__DATA SECTION__

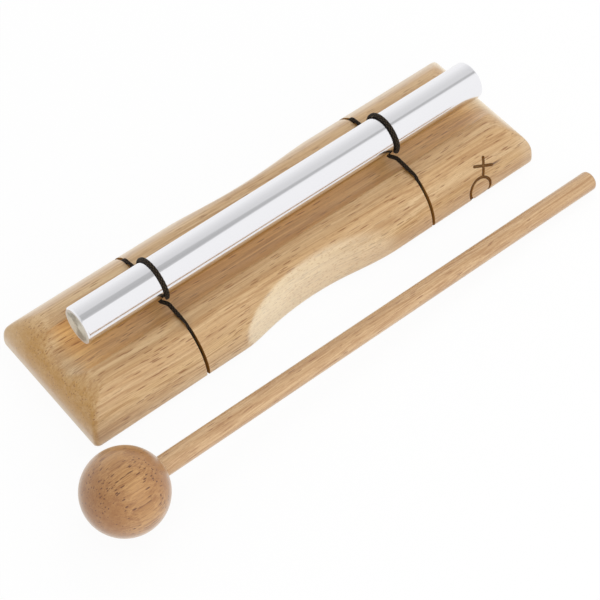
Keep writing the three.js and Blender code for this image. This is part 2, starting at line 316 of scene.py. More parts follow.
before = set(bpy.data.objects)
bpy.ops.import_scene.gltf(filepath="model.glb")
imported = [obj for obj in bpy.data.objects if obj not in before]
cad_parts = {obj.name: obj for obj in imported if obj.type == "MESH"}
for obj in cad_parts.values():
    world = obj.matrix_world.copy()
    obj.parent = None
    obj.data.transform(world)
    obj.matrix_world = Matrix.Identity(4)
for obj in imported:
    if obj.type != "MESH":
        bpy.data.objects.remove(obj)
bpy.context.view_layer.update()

__EXERCISE DIRECTIONS__
Output all of the data again, exactly.

__RESPONSE TO THIS EXERCISE__
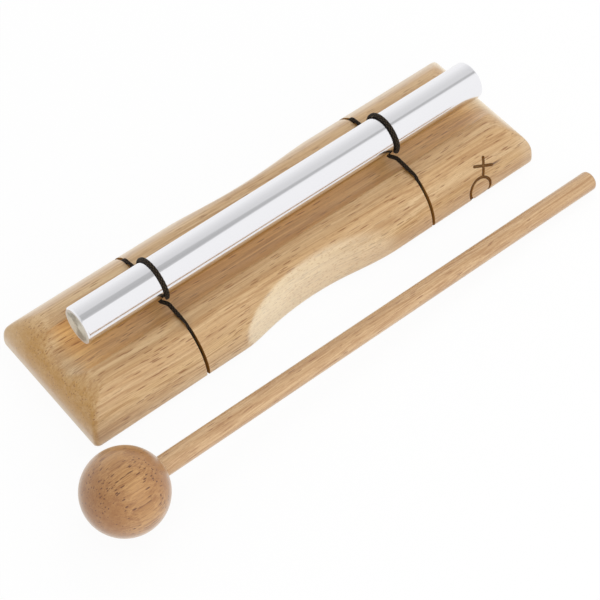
Keep writing the three.js and Blender code for this image. This is part 2, starting at line 316 of scene.py. More parts follow.
before = set(bpy.data.objects)
bpy.ops.import_scene.gltf(filepath="model.glb")
imported = [obj for obj in bpy.data.objects if obj not in before]
cad_parts = {obj.name: obj for obj in imported if obj.type == "MESH"}
for obj in cad_parts.values():
    world = obj.matrix_world.copy()
    obj.parent = None
    obj.data.transform(world)
    obj.matrix_world = Matrix.Identity(4)
for obj in imported:
    if obj.type != "MESH":
        bpy.data.objects.remove(obj)
bpy.context.view_layer.update()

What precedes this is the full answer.